NSCA with Custom Applications

#!/usr/bin/python3
# Python script to send NSCA results

import subprocess
import sys

def send_nsca_result(hostname, service, code, message):
    nsca_input = f"{hostname}|{service}|{code}|{message}"
    
    cmd = [
        "/usr/local/nagios/bin/send_nsca",
        "-H", "192.168.1.100",
        "-c", "/etc/send_nsca.cfg"
    ]
    
    process = subprocess.Popen(cmd, stdin=subprocess.PIPE, 
                              stdout=subprocess.PIPE, 
                              stderr=subprocess.PIPE, text=True)
    
    stdout, stderr = process.communicate(input=nsca_input)
    
    return process.returncode == 0

# Usage example
if __name__ == "__main__":
    success = send_nsca_result("web-server-01", "Custom Check", 0, "Application is healthy")
    if success:
        print("NSCA result sent successfully")
    else:
        print("Failed to send NSCA result")
        sys.exit(1)

Conclusion

NSCA (Nagios Service Check Acceptor) is an essential tool for implementing distributed monitoring architectures in Linux environments. By enabling passive check submissions from remote hosts, NSCA provides flexibility in monitoring systems across complex network topologies while maintaining security through encryption and access controls.

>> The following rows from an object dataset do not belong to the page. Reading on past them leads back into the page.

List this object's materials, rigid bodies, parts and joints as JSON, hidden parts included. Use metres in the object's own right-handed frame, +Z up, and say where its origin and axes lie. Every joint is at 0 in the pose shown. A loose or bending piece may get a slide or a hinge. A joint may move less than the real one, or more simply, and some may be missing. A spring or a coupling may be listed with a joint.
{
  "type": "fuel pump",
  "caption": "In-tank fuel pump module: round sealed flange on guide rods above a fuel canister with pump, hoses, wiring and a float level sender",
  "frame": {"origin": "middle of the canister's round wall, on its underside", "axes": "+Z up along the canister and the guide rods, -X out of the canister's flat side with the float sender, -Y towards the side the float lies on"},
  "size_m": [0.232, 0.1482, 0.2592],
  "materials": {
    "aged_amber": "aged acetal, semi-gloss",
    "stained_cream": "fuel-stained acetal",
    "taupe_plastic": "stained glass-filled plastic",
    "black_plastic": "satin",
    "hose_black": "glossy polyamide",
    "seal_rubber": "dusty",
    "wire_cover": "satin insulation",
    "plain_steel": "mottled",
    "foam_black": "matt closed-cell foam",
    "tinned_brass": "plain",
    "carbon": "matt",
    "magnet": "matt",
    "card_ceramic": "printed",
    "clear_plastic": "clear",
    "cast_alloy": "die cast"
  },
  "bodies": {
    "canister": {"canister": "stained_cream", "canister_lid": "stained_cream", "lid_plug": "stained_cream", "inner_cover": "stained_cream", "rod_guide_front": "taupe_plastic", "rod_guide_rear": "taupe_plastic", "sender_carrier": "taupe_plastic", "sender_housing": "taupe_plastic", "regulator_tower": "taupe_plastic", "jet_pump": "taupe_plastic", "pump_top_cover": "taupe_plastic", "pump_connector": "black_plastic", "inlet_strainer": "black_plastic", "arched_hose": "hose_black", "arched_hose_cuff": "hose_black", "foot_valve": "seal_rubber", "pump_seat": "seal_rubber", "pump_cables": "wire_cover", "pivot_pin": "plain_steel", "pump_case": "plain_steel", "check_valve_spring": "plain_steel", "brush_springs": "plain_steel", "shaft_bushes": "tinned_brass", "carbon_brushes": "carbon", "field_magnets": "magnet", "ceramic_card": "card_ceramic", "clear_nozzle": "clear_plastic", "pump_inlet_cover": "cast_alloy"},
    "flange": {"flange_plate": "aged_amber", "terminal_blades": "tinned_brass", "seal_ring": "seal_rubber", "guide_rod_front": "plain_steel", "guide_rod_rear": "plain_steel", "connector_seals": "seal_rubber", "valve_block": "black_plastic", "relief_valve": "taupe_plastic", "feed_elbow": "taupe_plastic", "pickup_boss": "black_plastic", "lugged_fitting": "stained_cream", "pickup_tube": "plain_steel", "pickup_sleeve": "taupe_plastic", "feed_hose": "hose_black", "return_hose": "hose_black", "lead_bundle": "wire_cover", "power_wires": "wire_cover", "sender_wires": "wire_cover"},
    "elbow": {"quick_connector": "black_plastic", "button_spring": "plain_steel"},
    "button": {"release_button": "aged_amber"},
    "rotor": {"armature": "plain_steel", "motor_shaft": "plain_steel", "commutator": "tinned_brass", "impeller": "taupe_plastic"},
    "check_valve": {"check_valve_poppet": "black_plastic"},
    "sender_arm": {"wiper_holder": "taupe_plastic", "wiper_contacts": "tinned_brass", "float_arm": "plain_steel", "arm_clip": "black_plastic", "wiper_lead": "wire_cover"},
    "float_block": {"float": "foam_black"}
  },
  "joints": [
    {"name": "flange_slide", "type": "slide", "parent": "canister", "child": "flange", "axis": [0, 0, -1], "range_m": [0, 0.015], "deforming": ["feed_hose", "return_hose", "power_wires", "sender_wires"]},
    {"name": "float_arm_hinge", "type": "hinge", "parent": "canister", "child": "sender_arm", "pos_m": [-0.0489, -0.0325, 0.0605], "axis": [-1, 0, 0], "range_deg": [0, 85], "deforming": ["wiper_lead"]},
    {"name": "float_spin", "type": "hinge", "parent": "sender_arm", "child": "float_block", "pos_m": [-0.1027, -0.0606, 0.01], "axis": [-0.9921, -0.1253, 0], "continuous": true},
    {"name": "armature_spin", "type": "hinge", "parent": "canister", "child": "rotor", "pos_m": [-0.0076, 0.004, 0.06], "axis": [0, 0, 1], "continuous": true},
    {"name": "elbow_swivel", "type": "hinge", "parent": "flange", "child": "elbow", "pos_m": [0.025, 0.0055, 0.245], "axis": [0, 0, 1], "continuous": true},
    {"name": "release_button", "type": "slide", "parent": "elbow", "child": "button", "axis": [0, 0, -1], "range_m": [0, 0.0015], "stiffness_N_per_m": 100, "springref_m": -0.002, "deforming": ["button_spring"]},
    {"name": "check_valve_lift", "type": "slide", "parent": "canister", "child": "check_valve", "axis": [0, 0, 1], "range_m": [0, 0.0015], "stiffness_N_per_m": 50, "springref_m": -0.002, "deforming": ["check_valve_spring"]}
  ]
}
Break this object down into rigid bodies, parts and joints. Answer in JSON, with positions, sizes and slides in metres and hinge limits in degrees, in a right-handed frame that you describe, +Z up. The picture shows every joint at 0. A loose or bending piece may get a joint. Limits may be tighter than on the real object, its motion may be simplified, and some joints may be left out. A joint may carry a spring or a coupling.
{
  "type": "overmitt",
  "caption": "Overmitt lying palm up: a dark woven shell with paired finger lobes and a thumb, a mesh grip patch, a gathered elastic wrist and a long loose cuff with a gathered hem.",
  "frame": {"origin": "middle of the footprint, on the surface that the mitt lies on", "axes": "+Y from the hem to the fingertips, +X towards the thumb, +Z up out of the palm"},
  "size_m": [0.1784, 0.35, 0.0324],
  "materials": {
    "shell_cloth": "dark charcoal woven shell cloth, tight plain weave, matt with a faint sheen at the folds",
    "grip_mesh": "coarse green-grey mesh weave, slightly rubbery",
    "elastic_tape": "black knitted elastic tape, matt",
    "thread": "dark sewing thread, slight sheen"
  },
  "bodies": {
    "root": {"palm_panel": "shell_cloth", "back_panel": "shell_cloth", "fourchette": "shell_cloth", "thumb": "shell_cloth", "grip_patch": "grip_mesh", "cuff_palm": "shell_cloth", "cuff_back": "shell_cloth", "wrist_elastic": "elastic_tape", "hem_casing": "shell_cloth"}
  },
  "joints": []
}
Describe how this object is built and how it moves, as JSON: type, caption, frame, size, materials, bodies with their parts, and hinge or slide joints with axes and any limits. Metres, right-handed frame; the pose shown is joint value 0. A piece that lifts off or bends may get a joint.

Key takeaways for successful NSCA implementation include proper security configuration with strong encryption, careful firewall management, regular monitoring of the NSCA daemon performance, and thorough testing of check result transmission. Whether you’re monitoring a small network or a large enterprise infrastructure, NSCA provides the scalability and reliability needed for comprehensive system monitoring.

Remember to regularly update your NSCA installation, monitor its performance, and follow security best practices to ensure your monitoring infrastructure remains robust and secure.